Modeling code records
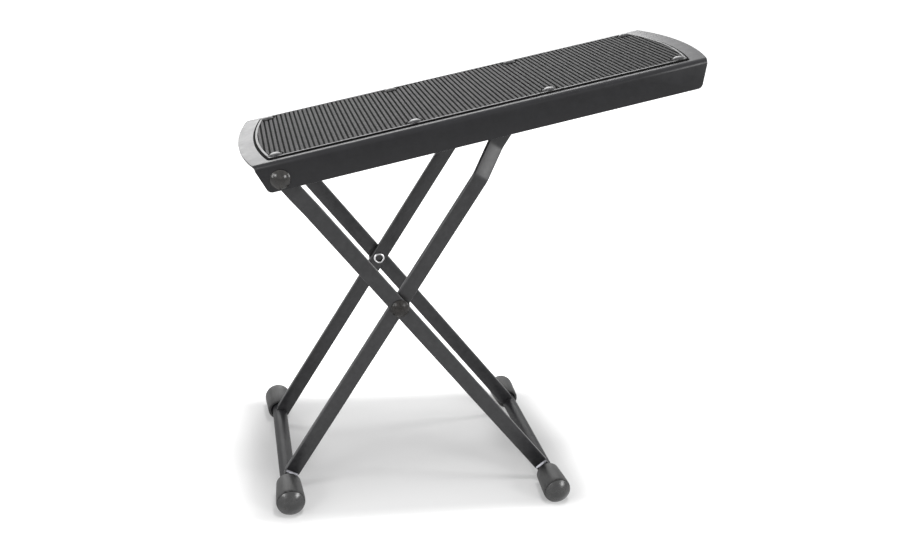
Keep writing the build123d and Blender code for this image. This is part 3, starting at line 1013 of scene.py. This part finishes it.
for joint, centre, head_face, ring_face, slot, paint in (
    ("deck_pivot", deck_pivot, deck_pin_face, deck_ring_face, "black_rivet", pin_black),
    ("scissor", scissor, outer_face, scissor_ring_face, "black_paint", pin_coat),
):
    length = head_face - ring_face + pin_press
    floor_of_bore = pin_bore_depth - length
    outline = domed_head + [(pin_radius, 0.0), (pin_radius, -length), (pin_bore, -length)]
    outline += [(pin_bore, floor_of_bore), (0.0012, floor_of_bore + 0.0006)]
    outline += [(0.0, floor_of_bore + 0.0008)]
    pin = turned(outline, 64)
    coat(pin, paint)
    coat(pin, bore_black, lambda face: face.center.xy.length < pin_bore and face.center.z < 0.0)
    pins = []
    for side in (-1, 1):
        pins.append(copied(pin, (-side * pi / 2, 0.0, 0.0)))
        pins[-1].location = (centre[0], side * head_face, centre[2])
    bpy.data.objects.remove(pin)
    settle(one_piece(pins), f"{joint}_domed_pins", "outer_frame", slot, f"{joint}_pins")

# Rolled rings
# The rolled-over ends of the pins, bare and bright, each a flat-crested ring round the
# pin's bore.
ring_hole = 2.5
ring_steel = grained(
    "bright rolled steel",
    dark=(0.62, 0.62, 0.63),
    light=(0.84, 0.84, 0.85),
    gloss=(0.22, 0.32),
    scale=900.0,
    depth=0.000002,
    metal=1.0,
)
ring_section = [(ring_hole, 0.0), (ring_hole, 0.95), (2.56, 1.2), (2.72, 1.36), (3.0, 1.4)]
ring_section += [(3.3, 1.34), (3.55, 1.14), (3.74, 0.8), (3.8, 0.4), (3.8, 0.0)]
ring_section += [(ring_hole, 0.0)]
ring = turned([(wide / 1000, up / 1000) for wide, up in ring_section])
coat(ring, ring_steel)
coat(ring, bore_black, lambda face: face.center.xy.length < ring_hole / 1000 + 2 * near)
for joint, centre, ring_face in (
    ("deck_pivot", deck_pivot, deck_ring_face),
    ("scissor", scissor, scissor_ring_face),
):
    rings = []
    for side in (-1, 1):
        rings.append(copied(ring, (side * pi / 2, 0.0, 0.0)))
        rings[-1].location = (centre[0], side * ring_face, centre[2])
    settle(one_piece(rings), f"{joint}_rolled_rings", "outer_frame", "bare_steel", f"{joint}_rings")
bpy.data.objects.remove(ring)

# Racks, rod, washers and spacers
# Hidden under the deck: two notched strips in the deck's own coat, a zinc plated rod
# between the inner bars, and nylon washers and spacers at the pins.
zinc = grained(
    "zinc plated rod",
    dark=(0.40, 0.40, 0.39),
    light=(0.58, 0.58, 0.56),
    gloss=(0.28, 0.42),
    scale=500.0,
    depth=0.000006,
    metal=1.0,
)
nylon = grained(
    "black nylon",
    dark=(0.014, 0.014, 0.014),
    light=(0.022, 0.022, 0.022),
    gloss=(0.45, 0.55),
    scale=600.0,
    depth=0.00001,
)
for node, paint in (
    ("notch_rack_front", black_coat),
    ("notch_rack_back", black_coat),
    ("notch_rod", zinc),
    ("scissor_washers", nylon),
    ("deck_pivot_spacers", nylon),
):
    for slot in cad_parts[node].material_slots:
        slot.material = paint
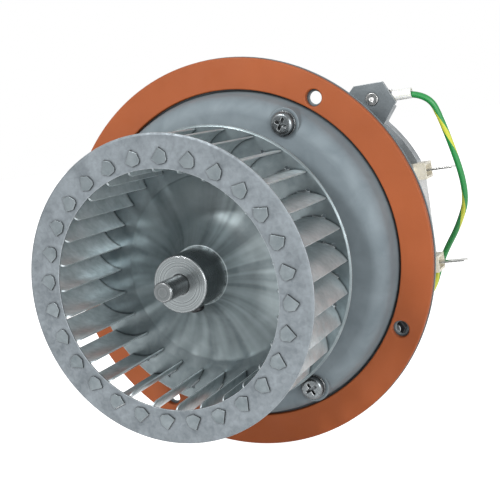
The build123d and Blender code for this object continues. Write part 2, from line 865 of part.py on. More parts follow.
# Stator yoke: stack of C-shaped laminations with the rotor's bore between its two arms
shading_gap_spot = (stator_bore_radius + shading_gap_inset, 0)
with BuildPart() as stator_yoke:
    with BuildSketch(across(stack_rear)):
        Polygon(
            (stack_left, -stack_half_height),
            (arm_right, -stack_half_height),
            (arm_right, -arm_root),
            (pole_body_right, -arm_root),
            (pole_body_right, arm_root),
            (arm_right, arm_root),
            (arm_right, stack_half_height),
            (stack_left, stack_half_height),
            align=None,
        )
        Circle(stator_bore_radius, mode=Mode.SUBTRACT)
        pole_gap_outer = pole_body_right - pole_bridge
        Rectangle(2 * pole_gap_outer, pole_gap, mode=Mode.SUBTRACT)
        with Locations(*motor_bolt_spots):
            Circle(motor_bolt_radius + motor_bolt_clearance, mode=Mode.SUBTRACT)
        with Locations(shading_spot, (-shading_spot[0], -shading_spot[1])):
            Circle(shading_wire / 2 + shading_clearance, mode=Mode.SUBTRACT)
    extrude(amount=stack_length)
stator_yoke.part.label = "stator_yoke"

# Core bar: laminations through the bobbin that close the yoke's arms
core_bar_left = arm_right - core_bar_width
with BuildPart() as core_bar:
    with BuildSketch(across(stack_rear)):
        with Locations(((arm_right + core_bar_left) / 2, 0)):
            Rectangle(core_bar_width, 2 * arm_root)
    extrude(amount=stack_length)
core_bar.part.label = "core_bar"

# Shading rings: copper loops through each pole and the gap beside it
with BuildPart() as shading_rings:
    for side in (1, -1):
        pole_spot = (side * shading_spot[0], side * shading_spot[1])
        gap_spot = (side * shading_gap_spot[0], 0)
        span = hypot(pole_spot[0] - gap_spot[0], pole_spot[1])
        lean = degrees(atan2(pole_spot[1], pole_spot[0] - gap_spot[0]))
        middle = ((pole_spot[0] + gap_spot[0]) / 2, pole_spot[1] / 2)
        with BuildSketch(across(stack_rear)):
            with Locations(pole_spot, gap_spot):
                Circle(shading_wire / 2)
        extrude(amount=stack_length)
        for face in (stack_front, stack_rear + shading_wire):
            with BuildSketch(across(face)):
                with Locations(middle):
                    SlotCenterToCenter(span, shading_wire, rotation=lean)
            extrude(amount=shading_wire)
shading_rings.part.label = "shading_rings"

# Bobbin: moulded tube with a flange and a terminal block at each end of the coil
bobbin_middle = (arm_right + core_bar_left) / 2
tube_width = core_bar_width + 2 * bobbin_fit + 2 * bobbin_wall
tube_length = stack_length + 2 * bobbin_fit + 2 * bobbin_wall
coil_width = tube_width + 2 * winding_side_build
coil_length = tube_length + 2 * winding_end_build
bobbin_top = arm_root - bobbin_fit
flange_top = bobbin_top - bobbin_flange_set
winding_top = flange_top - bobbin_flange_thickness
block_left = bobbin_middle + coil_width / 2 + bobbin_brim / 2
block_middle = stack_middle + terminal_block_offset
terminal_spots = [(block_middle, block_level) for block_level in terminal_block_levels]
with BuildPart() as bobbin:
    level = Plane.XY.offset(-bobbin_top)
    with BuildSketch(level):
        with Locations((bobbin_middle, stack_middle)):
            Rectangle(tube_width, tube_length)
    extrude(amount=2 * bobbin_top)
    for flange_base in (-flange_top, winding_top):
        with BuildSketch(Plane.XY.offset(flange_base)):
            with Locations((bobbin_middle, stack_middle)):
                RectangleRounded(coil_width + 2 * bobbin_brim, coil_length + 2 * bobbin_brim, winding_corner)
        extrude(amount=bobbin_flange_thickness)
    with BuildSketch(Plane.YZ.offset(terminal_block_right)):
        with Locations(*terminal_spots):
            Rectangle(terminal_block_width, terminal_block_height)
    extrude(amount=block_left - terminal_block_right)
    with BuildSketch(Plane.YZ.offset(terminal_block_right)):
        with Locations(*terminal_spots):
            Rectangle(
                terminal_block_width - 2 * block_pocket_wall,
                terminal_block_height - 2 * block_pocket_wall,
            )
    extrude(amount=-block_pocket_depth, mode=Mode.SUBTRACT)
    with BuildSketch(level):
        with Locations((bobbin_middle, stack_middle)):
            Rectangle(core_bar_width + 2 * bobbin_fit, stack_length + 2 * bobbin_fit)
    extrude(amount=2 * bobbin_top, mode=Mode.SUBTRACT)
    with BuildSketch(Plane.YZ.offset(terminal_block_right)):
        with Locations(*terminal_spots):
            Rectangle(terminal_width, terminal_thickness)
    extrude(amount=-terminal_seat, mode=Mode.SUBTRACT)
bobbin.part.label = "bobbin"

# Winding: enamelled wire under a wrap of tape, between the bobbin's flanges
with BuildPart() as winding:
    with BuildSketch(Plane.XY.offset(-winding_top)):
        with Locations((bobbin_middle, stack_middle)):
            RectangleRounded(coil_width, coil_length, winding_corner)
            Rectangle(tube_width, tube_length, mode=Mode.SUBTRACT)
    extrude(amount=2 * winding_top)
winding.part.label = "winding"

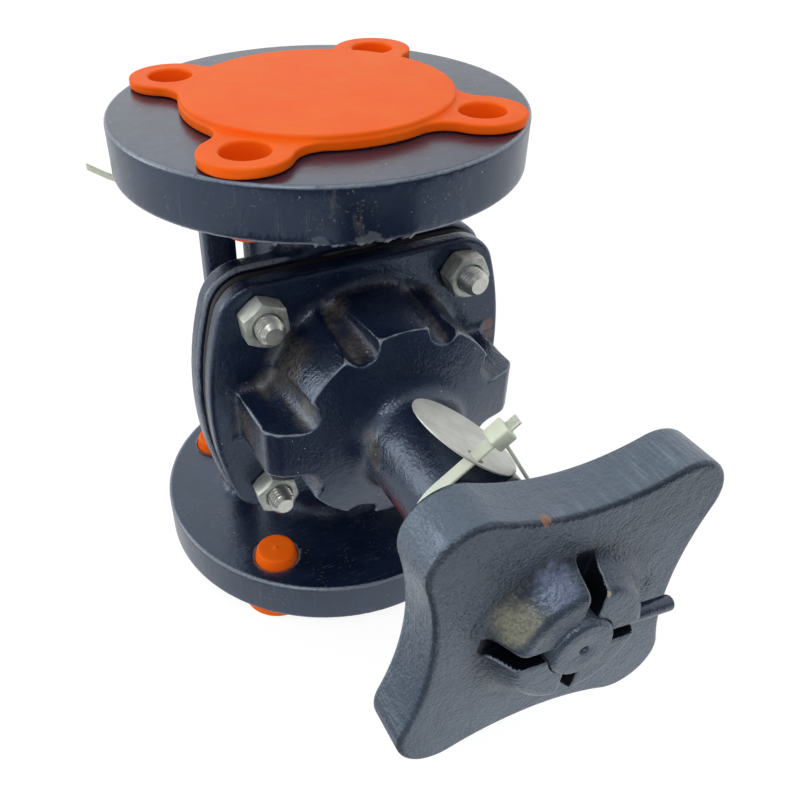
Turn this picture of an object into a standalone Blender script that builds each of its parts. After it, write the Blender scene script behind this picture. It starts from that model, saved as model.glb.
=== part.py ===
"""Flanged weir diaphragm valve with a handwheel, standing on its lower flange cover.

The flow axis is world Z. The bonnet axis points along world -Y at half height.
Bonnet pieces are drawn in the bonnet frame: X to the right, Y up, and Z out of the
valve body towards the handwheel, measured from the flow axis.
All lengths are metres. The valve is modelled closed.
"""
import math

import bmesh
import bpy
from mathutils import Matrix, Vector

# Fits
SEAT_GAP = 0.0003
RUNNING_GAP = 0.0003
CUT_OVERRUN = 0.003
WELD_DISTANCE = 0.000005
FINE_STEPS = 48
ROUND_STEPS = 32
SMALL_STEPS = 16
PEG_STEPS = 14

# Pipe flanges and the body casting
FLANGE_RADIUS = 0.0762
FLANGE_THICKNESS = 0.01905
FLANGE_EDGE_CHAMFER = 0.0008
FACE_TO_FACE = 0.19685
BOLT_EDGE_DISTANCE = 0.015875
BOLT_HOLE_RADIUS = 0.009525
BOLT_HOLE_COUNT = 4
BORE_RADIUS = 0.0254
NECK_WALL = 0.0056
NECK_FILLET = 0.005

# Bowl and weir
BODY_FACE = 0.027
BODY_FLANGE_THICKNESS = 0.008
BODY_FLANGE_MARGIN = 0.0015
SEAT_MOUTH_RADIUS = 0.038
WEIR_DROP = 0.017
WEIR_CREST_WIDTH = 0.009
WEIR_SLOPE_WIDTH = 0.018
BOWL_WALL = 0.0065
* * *
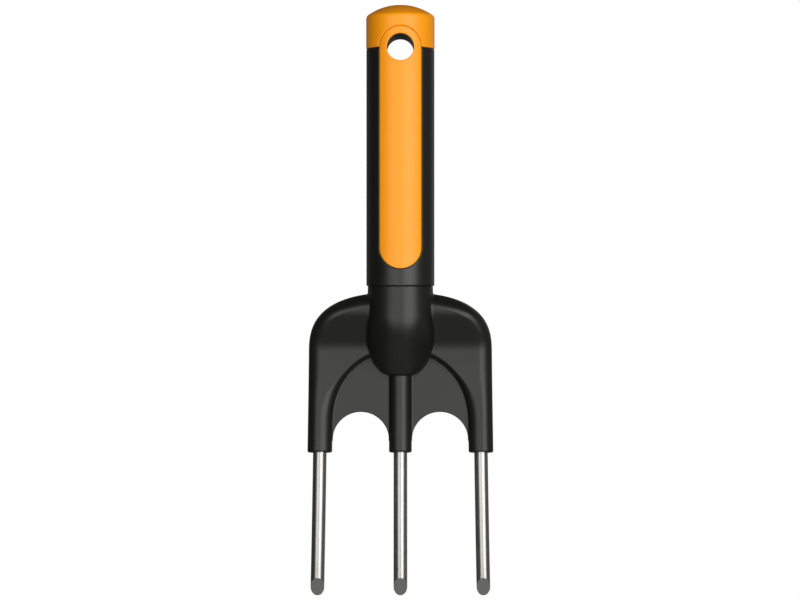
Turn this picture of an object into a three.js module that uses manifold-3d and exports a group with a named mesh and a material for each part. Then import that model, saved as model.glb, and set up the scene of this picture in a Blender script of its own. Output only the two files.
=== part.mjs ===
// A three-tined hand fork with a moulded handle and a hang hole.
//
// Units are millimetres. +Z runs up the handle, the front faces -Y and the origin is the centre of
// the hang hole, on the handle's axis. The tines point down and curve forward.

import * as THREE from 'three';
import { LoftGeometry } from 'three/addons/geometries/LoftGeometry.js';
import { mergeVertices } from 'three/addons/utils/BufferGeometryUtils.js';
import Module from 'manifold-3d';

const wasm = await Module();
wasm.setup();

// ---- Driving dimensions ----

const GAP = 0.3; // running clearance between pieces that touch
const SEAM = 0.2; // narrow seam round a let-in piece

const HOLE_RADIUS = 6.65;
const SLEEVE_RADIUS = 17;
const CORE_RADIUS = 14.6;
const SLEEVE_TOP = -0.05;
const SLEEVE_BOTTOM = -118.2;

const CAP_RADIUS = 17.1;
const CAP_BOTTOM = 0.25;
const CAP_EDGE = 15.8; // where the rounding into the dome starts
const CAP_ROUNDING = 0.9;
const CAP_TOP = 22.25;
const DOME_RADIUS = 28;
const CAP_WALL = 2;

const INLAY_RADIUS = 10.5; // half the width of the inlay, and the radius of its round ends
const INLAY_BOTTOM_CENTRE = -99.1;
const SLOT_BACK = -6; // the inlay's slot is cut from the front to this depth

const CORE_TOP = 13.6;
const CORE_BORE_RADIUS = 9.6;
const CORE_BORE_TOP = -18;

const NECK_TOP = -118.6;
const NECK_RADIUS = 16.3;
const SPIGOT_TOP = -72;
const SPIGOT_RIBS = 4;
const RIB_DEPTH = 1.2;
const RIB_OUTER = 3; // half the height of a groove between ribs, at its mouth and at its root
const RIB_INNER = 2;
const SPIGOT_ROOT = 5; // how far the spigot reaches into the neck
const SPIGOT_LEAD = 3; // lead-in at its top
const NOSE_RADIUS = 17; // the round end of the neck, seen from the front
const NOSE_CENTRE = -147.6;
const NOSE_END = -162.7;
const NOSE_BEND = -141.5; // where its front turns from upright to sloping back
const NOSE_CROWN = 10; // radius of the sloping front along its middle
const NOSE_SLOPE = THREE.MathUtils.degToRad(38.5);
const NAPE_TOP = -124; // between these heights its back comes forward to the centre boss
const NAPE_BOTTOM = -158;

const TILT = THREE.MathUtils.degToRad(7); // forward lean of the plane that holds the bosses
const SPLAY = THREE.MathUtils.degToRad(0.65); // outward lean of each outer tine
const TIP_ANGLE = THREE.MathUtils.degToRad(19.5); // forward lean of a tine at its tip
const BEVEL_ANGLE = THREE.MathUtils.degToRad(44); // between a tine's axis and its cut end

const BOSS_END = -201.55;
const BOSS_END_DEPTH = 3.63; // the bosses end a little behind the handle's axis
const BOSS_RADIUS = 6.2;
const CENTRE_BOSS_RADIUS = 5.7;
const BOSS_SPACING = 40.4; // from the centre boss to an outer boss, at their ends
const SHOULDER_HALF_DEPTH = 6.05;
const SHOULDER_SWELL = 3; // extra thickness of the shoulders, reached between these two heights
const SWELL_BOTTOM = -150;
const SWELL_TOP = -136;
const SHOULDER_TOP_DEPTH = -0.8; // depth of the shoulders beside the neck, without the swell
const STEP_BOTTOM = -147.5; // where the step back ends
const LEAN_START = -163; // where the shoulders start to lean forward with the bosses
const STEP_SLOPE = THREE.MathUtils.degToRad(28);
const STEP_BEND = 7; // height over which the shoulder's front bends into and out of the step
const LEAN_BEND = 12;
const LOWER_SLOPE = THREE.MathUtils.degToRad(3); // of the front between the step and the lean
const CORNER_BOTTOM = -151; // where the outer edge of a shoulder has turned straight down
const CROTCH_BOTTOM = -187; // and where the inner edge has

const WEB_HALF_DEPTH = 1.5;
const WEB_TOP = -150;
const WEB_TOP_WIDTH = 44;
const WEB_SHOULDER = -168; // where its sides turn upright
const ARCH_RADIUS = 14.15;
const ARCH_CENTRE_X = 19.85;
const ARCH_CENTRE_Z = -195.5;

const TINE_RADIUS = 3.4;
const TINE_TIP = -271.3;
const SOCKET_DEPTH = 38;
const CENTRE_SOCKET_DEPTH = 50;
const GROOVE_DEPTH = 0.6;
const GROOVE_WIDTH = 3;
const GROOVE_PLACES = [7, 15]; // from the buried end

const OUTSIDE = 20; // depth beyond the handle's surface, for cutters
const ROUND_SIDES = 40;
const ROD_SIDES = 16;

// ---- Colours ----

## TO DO
Repeat exactly the lines from the one containing "Turn this picture of an object into a standalone" through the one containing "from mathutils import Matrix, Vector", both included, and nothing else.

## WRITTEN SOLUTION
Turn this picture of an object into a standalone Blender script that builds each of its parts. After it, write the Blender scene script behind this picture. It starts from that model, saved as model.glb.
=== part.py ===
"""Flanged weir diaphragm valve with a handwheel, standing on its lower flange cover.

The flow axis is world Z. The bonnet axis points along world -Y at half height.
Bonnet pieces are drawn in the bonnet frame: X to the right, Y up, and Z out of the
valve body towards the handwheel, measured from the flow axis.
All lengths are metres. The valve is modelled closed.
"""
import math

import bmesh
import bpy
from mathutils import Matrix, Vector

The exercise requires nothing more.